Dataset rows:
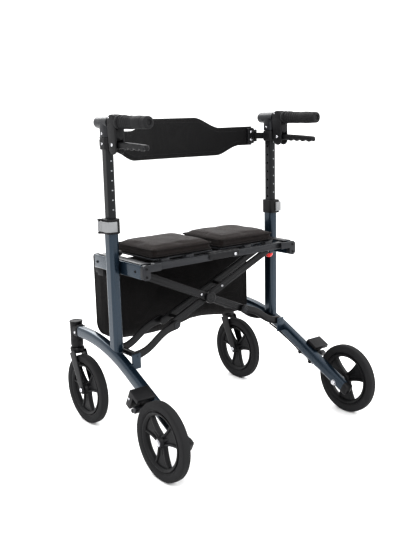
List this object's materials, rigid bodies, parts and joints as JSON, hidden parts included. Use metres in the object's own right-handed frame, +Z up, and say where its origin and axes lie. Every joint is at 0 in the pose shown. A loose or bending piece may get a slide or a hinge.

--

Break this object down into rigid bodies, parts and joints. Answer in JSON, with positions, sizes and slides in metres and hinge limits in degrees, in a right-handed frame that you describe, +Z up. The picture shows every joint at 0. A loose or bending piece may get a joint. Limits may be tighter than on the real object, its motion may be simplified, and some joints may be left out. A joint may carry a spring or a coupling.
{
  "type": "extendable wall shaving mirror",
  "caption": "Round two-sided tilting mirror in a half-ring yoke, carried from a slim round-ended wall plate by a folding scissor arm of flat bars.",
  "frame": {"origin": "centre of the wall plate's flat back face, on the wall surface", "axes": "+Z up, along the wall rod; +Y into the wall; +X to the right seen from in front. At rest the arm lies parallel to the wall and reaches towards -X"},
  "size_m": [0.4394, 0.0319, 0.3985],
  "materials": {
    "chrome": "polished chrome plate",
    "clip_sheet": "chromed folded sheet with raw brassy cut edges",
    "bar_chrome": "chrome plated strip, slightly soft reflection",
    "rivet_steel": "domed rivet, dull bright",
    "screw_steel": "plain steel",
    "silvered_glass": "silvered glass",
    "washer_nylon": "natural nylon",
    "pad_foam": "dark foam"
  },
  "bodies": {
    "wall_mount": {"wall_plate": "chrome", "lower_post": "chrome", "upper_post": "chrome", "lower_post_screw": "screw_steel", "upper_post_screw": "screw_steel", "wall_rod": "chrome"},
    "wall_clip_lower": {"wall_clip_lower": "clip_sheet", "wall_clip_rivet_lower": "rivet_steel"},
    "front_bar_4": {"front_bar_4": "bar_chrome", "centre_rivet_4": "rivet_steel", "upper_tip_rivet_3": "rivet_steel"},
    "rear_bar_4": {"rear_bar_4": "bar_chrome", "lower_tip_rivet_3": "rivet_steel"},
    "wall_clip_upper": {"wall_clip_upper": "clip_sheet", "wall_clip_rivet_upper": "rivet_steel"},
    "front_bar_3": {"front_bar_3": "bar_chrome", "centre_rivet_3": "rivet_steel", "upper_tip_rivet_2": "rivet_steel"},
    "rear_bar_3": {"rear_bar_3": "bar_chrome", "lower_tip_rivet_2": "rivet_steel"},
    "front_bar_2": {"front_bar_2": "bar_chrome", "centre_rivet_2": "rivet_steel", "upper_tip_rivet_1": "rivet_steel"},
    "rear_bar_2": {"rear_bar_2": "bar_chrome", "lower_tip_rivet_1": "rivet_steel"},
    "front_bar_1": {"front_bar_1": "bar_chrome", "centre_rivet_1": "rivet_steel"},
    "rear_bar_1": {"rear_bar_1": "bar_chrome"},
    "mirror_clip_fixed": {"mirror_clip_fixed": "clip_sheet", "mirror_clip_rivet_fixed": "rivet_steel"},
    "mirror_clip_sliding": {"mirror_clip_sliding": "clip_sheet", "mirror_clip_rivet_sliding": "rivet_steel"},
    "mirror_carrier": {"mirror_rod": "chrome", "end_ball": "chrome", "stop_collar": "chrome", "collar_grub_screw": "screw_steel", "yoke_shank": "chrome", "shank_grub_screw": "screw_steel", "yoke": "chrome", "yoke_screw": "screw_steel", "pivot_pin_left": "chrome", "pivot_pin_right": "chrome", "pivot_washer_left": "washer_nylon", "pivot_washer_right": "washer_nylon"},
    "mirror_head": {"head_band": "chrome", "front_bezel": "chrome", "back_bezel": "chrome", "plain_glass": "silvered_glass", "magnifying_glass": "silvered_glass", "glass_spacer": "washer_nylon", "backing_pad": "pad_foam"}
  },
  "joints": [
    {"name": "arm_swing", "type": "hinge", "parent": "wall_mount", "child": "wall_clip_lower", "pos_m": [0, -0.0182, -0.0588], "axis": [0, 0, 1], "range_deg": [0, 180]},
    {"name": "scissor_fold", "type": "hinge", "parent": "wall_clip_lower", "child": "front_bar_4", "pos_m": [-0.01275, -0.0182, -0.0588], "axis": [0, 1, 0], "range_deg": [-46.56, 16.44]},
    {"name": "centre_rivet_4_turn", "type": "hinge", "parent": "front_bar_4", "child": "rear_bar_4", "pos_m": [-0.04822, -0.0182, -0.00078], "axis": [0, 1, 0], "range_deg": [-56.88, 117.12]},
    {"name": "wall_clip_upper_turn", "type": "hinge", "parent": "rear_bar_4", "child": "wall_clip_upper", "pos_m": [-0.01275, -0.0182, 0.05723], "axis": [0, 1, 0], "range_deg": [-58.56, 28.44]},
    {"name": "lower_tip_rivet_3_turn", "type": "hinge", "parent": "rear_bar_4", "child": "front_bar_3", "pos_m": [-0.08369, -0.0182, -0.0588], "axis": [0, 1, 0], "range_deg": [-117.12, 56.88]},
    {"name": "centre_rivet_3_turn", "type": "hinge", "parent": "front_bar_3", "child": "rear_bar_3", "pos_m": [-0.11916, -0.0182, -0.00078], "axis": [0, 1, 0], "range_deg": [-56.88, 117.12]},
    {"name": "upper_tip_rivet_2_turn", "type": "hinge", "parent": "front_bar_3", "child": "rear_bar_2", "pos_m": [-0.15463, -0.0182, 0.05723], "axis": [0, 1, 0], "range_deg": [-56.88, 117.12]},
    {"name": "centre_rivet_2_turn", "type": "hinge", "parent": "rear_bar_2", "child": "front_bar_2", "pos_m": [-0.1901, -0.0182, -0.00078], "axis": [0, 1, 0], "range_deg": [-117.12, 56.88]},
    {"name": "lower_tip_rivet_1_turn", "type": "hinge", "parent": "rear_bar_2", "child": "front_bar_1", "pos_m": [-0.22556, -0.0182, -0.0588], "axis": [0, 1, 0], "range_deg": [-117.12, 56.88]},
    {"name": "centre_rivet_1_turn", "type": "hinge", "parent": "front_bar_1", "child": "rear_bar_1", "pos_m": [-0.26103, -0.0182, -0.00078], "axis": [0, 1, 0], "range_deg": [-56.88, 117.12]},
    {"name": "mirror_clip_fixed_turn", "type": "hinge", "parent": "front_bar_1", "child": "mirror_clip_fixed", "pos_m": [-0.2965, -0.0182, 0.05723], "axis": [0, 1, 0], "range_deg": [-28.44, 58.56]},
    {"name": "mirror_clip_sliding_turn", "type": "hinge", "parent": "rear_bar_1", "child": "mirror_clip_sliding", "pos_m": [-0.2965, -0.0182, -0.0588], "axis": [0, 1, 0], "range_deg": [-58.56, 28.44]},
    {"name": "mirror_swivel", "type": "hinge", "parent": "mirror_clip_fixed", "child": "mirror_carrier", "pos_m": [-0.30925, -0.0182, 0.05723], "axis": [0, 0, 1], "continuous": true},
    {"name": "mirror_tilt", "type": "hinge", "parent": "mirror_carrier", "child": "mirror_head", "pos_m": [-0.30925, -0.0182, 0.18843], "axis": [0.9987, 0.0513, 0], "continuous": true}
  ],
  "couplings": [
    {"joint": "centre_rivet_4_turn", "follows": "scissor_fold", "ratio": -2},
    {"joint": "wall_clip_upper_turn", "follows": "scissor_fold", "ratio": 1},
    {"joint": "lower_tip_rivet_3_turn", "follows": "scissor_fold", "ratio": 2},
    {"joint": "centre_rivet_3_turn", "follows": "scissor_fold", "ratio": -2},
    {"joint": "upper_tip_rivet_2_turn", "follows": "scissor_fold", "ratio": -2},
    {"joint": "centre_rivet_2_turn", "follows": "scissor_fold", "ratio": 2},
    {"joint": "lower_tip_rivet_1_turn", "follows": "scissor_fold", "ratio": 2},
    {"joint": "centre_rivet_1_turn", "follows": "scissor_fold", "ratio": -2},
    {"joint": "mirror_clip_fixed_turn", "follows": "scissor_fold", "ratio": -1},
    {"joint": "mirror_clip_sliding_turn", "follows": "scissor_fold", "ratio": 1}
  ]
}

Exercise details: How many lines of the data hold the string "materials"? Reply with the number alone.

Task output: 2